History
The discovery of new rare-earth elements through the middle part of the 1800s prompted chemists to employ the same general procedures and philosophies when searching out more new elements in the series. For example, Carl Gustaf Mosader had shown that "pure" samples of ceria were actually contaminated with the oxide of a new element, lanthanum. Using the same line of reasoning, Mosander showed tha yttria could be fractioned into two new elements, erbium and terbium. It is not surprising , then, that scientists such as PEr Theodore Cleve (1840 - 1905) would take a second and more careful look at "pure samples of rare-earth oxides.
Cleve's approach payed off in 1879 when he carefully fractionated samples of erbia, or erbium oxide.
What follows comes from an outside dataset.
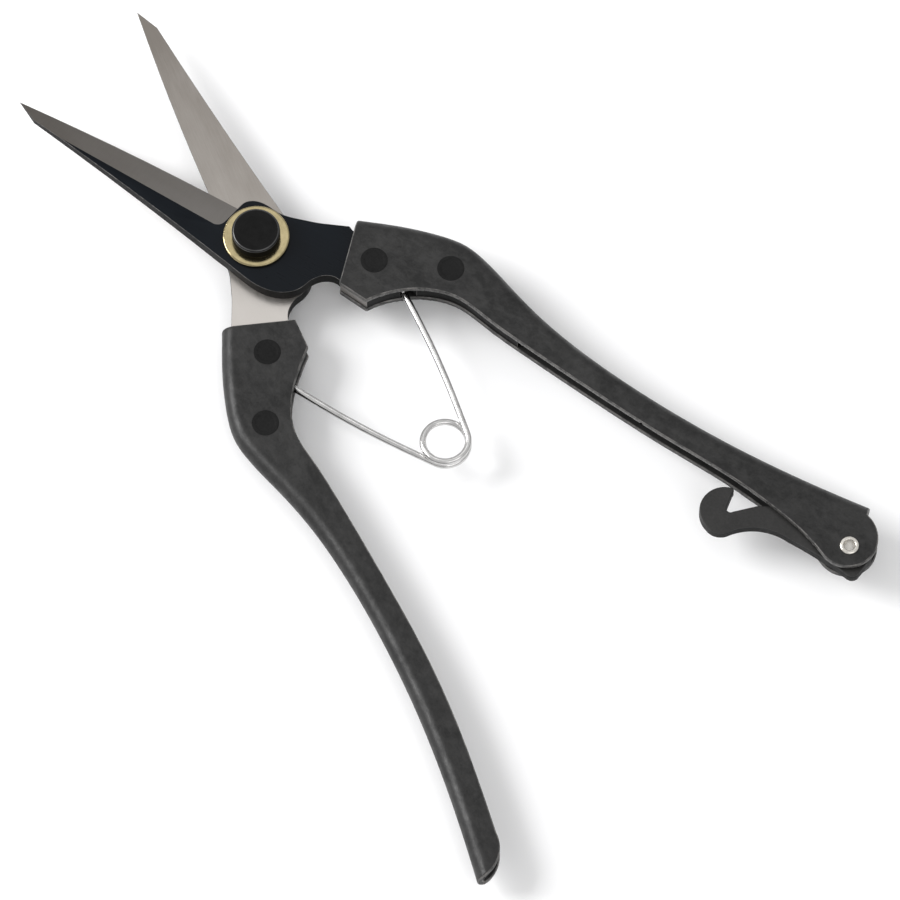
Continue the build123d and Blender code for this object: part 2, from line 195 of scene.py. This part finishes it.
def handle_coat(name, turn):
    """Charcoal stoved coating over drawn sheet: cloudy patches, fine orange peel, faint streaks."""
    m = Shader(name)
    clouds = m.noise(m.stretched((0.16, 0.22, 0.22), turn), detail=4.0, rough=0.6, distortion=0.8)
    patches = m.noise(m.stretched((0.55, 0.8, 0.8), turn), detail=5.0, rough=0.65, distortion=0.4)
    peel = m.noise(m.stretched((2.3, 2.3, 2.3)), detail=4.0, rough=0.6)
    tone = m.blend((clouds, 0.45), (patches, 0.4), (peel, 0.15))
    m.base(Base_Color=m.mix(m.spread(tone, 0.40, 0.60), grey(0.0056, 0.01), grey(0.0225, 0.015)))
    m.base(Roughness=m.spread(tone, 0.40, 0.60, 0.52, 0.36))
    m.specular(0.33)
    m.bump(m.blend((peel, 0.6), (patches, 0.4)), depth=0.1 * MM, strength=0.35)
    return m.material


def worn_edge(name, coat_level, bare_level, kept=()):
    """A coated edge rubbed through in places to the steel, but not round the kept centres."""
    kept_reach = 3.4 * MM
    m = Shader(name)
    rubbed = m.noise(m.stretched((0.45, 0.45, 0.45)), detail=5.0, rough=0.7)
    share = m.spread(rubbed, 0.40, 0.62)
    if kept:
        share = m.math("MULTIPLY", share, m.clear_of(kept, kept_reach))
    m.base(Base_Color=m.mix(share, grey(coat_level, 0.02), grey(bare_level, 0.04)))
    m.base(Metallic=m.math("MULTIPLY", share, 0.85))
    m.base(Roughness=m.spread(share, 0.0, 1.0, 0.45, 0.33))
    m.bump(m.noise(m.stretched((4.0, 4.0, 4.0)), detail=3.0), depth=0.03 * MM, strength=0.3)
    return m.material


def cut_sheet(name):
    """The sheared edge of the sheet: a burnished band and a rougher torn one, thinly coated."""
    m = Shader(name)
    shear = m.noise(m.stretched((2.6, 2.6, 0.35)), detail=4.0, rough=0.65)
    m.base(Base_Color=m.mix(m.spread(shear, 0.35, 0.65), grey(0.035, 0.02), grey(0.12, 0.03)))
    m.base(Metallic=m.spread(shear, 0.4, 0.65, 0.1, 0.6))
    m.base(Roughness=m.spread(shear, 0.35, 0.65, 0.5, 0.36))
    m.bump(shear, depth=0.06 * MM, strength=0.4)
    return m.material


def blade_coat(name, turn):
    """Thin blue-black coating on the forging, smooth, with faint rub marks along the blade."""
    m = Shader(name)
    cloud = m.noise(m.stretched((0.09, 0.16, 0.16), turn), detail=4.0, rough=0.5)
    rub = m.noise(m.stretched((0.12, 3.2, 3.2), turn), detail=3.0, rough=0.6)
    tone = m.blend((cloud, 0.7), (rub, 0.3))
    m.base(Base_Color=m.mix(m.spread(tone, 0.36, 0.66), (0.0018, 0.0030, 0.0048), (0.0044, 0.0062, 0.0090)))
    m.base(Roughness=m.spread(tone, 0.36, 0.66, 0.26, 0.38))
    m.specular(0.115)
    m.bump(m.noise(m.stretched((1.4, 1.4, 1.4)), detail=3.0), depth=0.03 * MM, strength=0.2)
    return m.material


def ground_steel_painted_sheen(name, turn, low, high, knee, rough, lengthwise):
    """Bare ground steel with fine grinding lines, darker and warmer towards the blade's tip.

    knee is the share of the way from low to high that is reached just short of the pivot. The ramp from low
    at the tip to high at the neck is painted reflection, standing in for the soft light's reflection that is
    brighter near the pivot.
    """
    m = Shader(name)
    lines_scale = (0.25, 9.0, 9.0) if lengthwise else (9.0, 0.25, 0.25)
    tip, short_of_pivot, neck = -55.0, -4.0, 12.0
    lines = m.noise(m.stretched(lines_scale, turn), detail=4.0, rough=0.7)
    cloud = m.noise(m.stretched((0.07, 0.14, 0.14), turn), detail=4.0, rough=0.5)
    tone = m.blend((cloud, 0.55), (lines, 0.45))
    split = m.add("ShaderNodeSeparateXYZ", Vector=m.stretched((1, 1, 1), turn))
    run = split.outputs["X"]
    # Painted reflection: the colour brightens from the tip to the neck, in place of the soft light's
    # reflection near the pivot.
    painted_sheen_to_pivot = m.spread(run, tip, short_of_pivot, 0.0, knee)
    painted_sheen_past_pivot = m.spread(run, short_of_pivot, neck, 0.0, 1 - knee)
    share = m.math("ADD", painted_sheen_to_pivot, painted_sheen_past_pivot)
    share = m.math("ADD", share, m.spread(tone, 0.36, 0.64, -0.12, 0.12))
    m.base(Base_Color=m.mix(share, grey(low, 0.10), grey(high, 0.055)))
    m.base(Metallic=1.0, Roughness=m.spread(lines, 0.3, 0.7, rough - 0.05, rough + 0.08))
    m.bump(lines, depth=0.02 * MM, strength=0.22)
    return m.material


def turned_metal(name, centre, low, high, metallic, rough, specular=0.5, depth=0.01 * MM):
    """Metal turned on a lathe: fine rings about a centre, and a slight haze."""
    ring = 7.0
    m = Shader(name)
    radius = m.add("ShaderNodeVectorMath")
    radius.operation = "LENGTH"
    m.tree.links.new(m.across(m.stretched((1, 1, 1), origin=centre)), radius.inputs[0])
    spun = m.add("ShaderNodeCombineXYZ", X=radius.outputs["Value"])
    rings = m.noise(spun.outputs["Vector"], scale=ring, detail=3.0, rough=0.6)
    haze = m.noise(m.stretched((0.5, 0.5, 0.5)), detail=4.0, rough=0.6)
    tone = m.blend((rings, 0.5), (haze, 0.5))
    m.base(Base_Color=m.mix(m.spread(tone, 0.36, 0.64), low, high))
    m.base(Metallic=metallic, Roughness=m.spread(tone, 0.36, 0.64, rough + 0.07, rough - 0.03))
    m.specular(specular)
    m.bump(rings, depth, strength=0.3)
    return m.material


def satin_black(name, low, high, rough, grain, depth, specular=0.2, warmth=0.0):
    """Plain satin black coating with a fine grain."""
    m = Shader(name)
    fine = m.noise(m.stretched((grain,) * 3), detail=4.0, rough=0.6)
    broad = m.noise(m.stretched((0.18,) * 3), detail=3.0)
    tone = m.blend((fine, 0.5), (broad, 0.5))
    m.base(Base_Color=m.mix(m.spread(tone, 0.36, 0.64), grey(low, warmth), grey(high, warmth)))
    m.base(Roughness=m.spread(tone, 0.36, 0.64, rough + 0.08, rough - 0.04))
    m.specular(specular)
    m.bump(fine, depth, strength=0.3)
    return m.material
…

Following Marignac's procedure announced a year ealier, Cleve quickly separated ytterbia and scandia from the sample. The the truly original work began - resolving the remaining erbia even futher. In this instance, he knew the rose-colored oxide was a purified erbium, and there were the brownish and greenish precipitates that remained. The brown material was named holmia and the green thulia. Homia is the oxide form of holmium, and thulia is the same of thulium.
J.L. Soret and M. Delafontaine had performed spectroscopic analyses on erbia a year earlier and reported seeing absorption bands for an element X. They failed to pull together sufficient evidence for a new element until Cleve announced his discovery of holmium, via holmia or holmium oxide. (Jefferson Labs)
Laboratory-grade holmia was not produced until 1911, and the pure metal was not isolated until even more recently.